I also find this small abstract from the wikipedia page on prayer nuts informative and poetic.
"The beads are quite uniform in size and shape, often with a diameter ranging from around 30 to 65 millimetres. Suda notes how their "spiritual impact...[was] curiously...in inverse proportion to their size". They were often made as two half-shells that could be opened to reveal intricate interior detail. According to the art historian Dora Thornton, when the prayer nut was opened out, it "revealed the representation of the divine hidden inside."

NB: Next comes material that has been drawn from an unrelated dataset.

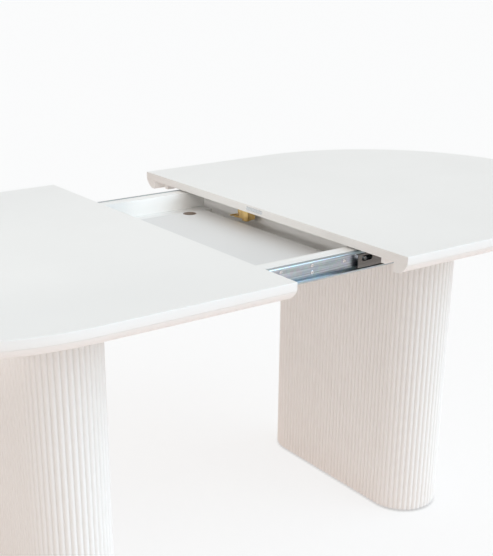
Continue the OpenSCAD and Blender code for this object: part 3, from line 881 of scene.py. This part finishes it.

The interiors range considerably in complexity and detail, with the more simple consisting of a low relief cut into a disc that has been rounded off at the back. At their most detailed and complex, Suda describes how the beads "played out like a grand opera on a miniature stage, complete with exotic costumes, elaborate props and animals large and small" and observes how they have an "Alice in Wonderland" quality, wherein "one tumbles headlong into the tiny world created by the carver...into the world they reveal beyond one's immediate surroundings."
The shape of a prayer nut likely carried deep significance; with the outer sheath representing Christ's human flesh; the bead stand, his cross; and the interior reliefs, his divinity. According to Thornton, "unfolding the nut is in itself an act of prayer, like opening up a personal illuminated prayer book, or watching the leaves of a large scale altarpiece being hinged back in a church service".